Posted at — Jul 13, 2021

“Good Economics for Hard Times” cover

Why does the cover of a book written by two winners of the Nobel Prize have a wrench being used to wiggle a letter ‘o’? I don’t know, it’s a mystery. A lot about this book is a mystery to me by now since I’m writing this review based on a handful of notes I left in the book when I read it in November. The overall impression I’ve retained is that the questions brought up in the book were more interesting than the answers, and that I don’t want to pick up another book by these authors.

In the introduction, they make a point of the low trust the public has towards economists.

just 25 percent of people trusted economists about their own field of expertise. Only politicians ranked lower.

They describe their fellow economists as people rarely reaching any consensus, then separate people posing as economists in the public discourse from proper economists from the academia, and say that unfortunately these two groups look alike to the public (what difference does it make though if we’ve just established the public doesn’t give a damn?). Then even within the academic ranks…​

There are of course those who do speak out, but they tend to be, with important exceptions, those with the strongest opinions and the least patience for engaging with the best work in modern economics.

Of course, this book is not like the other girls™, and promises to provide “a report from the trenches where [the] research happens”, to reveal “what does the best economics of today tell us about the fundamental issues our societies are grappling with?”. At least it takes up a good life, and not just income, as a notion to be guided with when discussing these fundamental issues.

And what are the issues taken up?
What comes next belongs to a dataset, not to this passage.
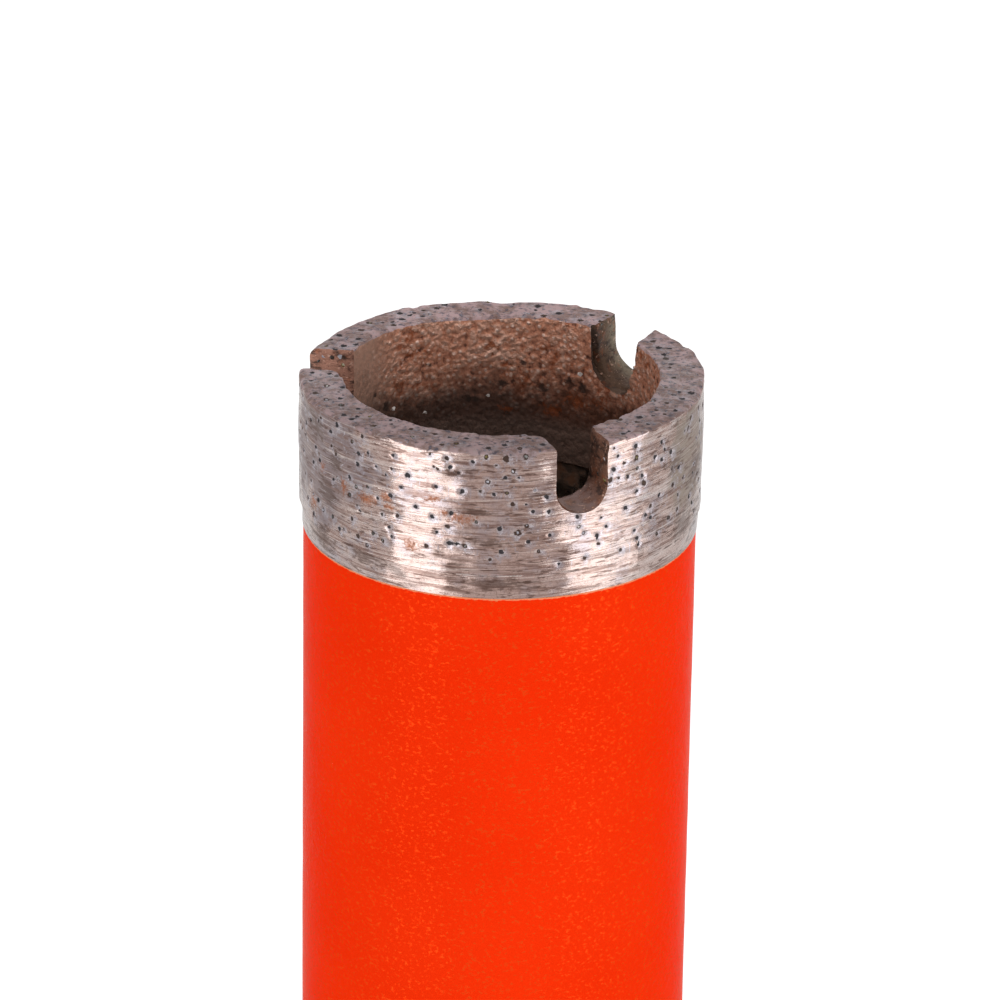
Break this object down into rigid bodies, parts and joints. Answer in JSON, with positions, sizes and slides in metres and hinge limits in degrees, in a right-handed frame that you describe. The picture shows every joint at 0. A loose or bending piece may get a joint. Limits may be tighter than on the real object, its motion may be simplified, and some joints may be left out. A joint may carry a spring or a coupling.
{
  "type": "diamond core bit",
  "caption": "Round tube drill with a slotted diamond cutting ring at one end and an internally threaded hub with spanner flats at the other.",
  "frame": {"origin": "centre of the hub's open end face, on the tool's axis", "axes": "+Z along the tool's axis towards the cutting ring; the spanner flats face +Y and -Y"},
  "size_m": [0.03, 0.03, 0.178],
  "materials": {
    "sintered_metal": "sintered and ground, set with dark diamond grains, rust in the pores",
    "barrel_paint": "satin orange-red paint with fine orange peel; bare steel inside",
    "turned_steel": "turned, with milled flats"
  },
  "bodies": {
    "root": {"crown": "sintered_metal", "barrel": "barrel_paint", "hub": "turned_steel"}
  },
  "joints": []
}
Immigration, global trade, prejudice, growth, climate change, artificial intelligence and jobs, inequality and government intervention, and finally welfare.

The answers to all of them sound kinda…​ leftist, for better or worse. E.g., to alleviate the bad effects of the global trade we should tax those who win from it and redistribute the winnings to those who lose out. To deal with the robots taking our jobs, the government should subsidize education and child care.

While I have nothing against subsidizing child care, I can imagine how aggravating or at least suspicious this book might be for a stereotypical republican in the US. Despite the authors bringing up tons of studies, there are just not that many randomized controlled trials on the subjects like immigration or global trade. So a lot of what they write about, a lot of the explanations they give to preconditions and outcomes in various countries, they’re just as good of a guess as any other.

The book is quite entertaining since it provides many, many anecdotes related to current hot topics and makes one think about possible explanations or patterns in those anecdotes. But it does not really have answers to anything, just more fuel for endless debate.